0002.spark2.0源码解析(2)--master的HA


一:Master HA解析
     1.生成环境下一般采用Zookeeper做HA,且3台Master,Zookeeper会自动化管理Master的切换
     2.采用Zookeeper做HA,Zookeeper负责保存Spark集群运行的元数据信息:Worker、Drivers、Applications、Executors
     3.Zookeeper遇到当前Active级别的Master出现障碍的时候,从Standby Master中选出一台作为Activer Master ,但是要注意,被选举后到成为正真的Active Master之间需要从Zookeeper中获取集群当前数据的元数据信息并进行恢复。
     4.Master切换过程中,所有已经运行的程序都正常运行,因为Spark Application在运行前就已经通过Cluster Manager获取了计算资源,所以在运行Job本身的调度和处理与Master没有任何关系。
     5.在Master的切换过程中唯一的影响是:不能提交Job,一方面不能提交新的应用程序给集群,因为只有Active Master才能接收新的程序提交请求;另一方面,已经运行的程序也不能因为Active操作出发新的Job提交请求。

二、Master HA的四大方式
     1.Master HA的四大方式:ZOOKEEPER、FILESYSTEM、CUSTOM、NONE
     2.说明
     (1)ZOOKEEPER:自动管理Master
     (2)FILESYSTEM的方式在Master出现故障后,需要手动重新启动机器,机器启动后会立即成为Master级别的Master来对外提供服务(接收新的Job提交,接收新的应用程序提交请求)
     (3)CUSTOM:允许用户自定义Master HA的实现,这对于高级用户特别重要
     (4)NONE:这是默认情况,当我们下载安装了Spark集群,就是采用这种方式,该方式不会持久化集群数据,Master启动后立即管理集群。

三、源码分析
1.master启动后HA的四种方式
(1)Master类中的onStart方法
override def onStart(): Unit = {
    logInfo("Starting Spark master at " + masterUrl)
    logInfo(s"Running Spark version ${org.apache.spark.SPARK_VERSION}")
    webUi = new MasterWebUI(this, webUiPort)
    webUi.bind()
    masterWebUiUrl = "http://" + masterPublicAddress + ":" + webUi.boundPort
    checkForWorkerTimeOutTask = forwardMessageThread.scheduleAtFixedRate(new Runnable {
      override def run(): Unit = Utils.tryLogNonFatalError {
        self.send(CheckForWorkerTimeOut)
      }
    }, 0, WORKER_TIMEOUT_MS, TimeUnit.MILLISECONDS)

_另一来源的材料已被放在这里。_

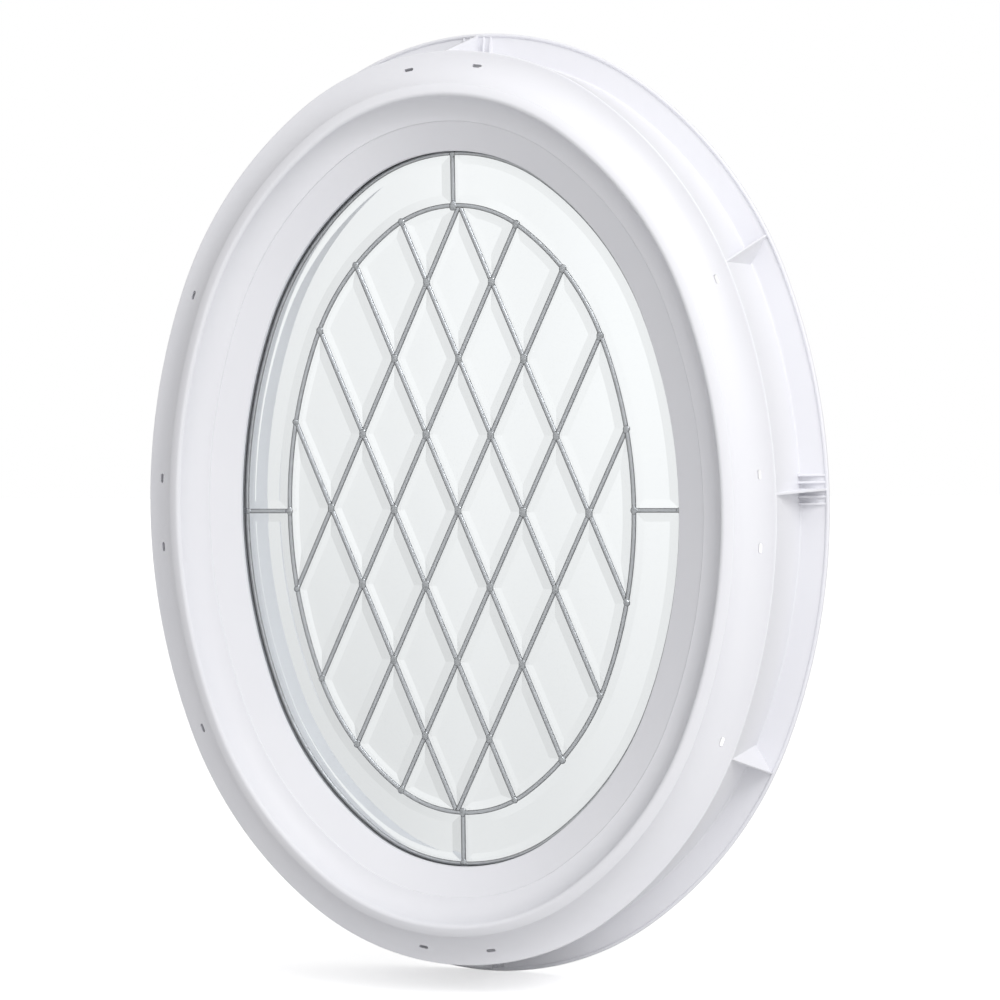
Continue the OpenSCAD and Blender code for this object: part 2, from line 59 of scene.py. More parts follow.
# Sizes in millimetres, the same as the solids' own.
# A point of a section is (distance out from the sight edge, distance in front of the wall).
SIGHT_W, SIGHT_H, SIGHT_DEPTH = 480, 750, 116
OVAL_W, OVAL_H = 379, 639
SLOPE_W, SLOPE_RISE = 28.5, 16.4
QUIRK_LEAN, QUIRK_RISE = 0.8, 1.6
INNER_COVE_R, INNER_COVE_LIFT = 28, 12
CROWN_R, CROWN_OUT, CROWN_RISE, CREST_R = 24, 50.3, 46.5, 4
OUTER_COVE_R = 36
CASING_W, EDGE_RISE, EDGE_R = 102, 10.5, 1.5
NOSE_R = 1
WALL, WALL_DRAFT = 4, 2.5
FIN_W, FIN_THICK, BEAD_R, FIN_FILLET = 31, 3.5, 2, 3
GUSSET_THICK, GUSSET_PITCH, LOW_GUSSET_RISE, GUSSET_EDGE_R = 2.2, 7.5, 7, 0.35
SIDE_GROUP_UP, CORNER_GUSSET_AT, CORNER_GUSSET_LEAN = 17, 22.6, 37
SLOT_L, SLOT_W, SLOT_OUT, SLOT_PAIR, SLOT_FAR = 10, 3.4, 86.5, 37, 233
REBATE_W, LIP_THICK, SLEEVE_THICK, SLEEVE_DRAFT = 13, 5, 4.5, 1.5
RIB_THICK, RIB_BACK = 3, 6
STOP_BACK, GROOVE_DEEP, GROOVE_BACK, GROOVE_FRONT = 77.1, 1.2, 80.767, 84.433
PANEL_DEPTH = 98.8
CAME_W, CAME_THICK, CHANNEL = 4.8, 5, 2.6
BORDER_IN = 3.2
DIAMOND_W, LATTICE_TURN = 71, -1.2
SOLDER_R, SOLDER_RISE, SOLDER_RIM = 4.3, 0.7, 0.3

# Whole steps of the lattice from the middle to its top point
REACH = 4

# Fineness of the curves: degrees a step in a section and round an oval, and the width in which points are merged
BEND_STEP = 5
TURN_STEP = 1.5
MERGE = 0.01


# Ovals

# The arcs' half angles come from two triangles with whole sides: rise, run and slant
END_RISE, END_RUN, END_SLANT = 3, 4, 5
SIDE_RISE, SIDE_RUN, SIDE_SLANT = 44, 117, 125
END_HALF = math.degrees(math.atan(END_RISE / END_RUN))
SIDE_HALF = math.degrees(math.atan(SIDE_RISE / SIDE_RUN))

# Radius of the shoulders, as a share of the mean of the half axes
SHOULDER_SHARE = 1.04

# The eight arcs of an oval, in the order in which they follow each other
TOP, UPPER_LEFT, LEFT, LOWER_LEFT, BOTTOM, LOWER_RIGHT, RIGHT, UPPER_RIGHT = range(8)

# Ribs behind the casing on each arc
RIB_COUNT = (3, 2, 5, 2, 3, 2, 5, 2)


def to_eighth(size):
    return round(8 * size) / 8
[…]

    if (restServerEnabled) {
      val port = conf.getInt("spark.master.rest.port", 6066)
      restServer = Some(new StandaloneRestServer(address.host, port, conf, self, masterUrl))
    }
    restServerBoundPort = restServer.map(_.start())

    masterMetricsSystem.registerSource(masterSource)
    masterMetricsSystem.start()
    applicationMetricsSystem.start()
    // Attach the master and app metrics servlet handler to the web ui after the metrics systems are
    // started.
    masterMetricsSystem.getServletHandlers.foreach(webUi.attachHandler)
    applicationMetricsSystem.getServletHandlers.foreach(webUi.attachHandler)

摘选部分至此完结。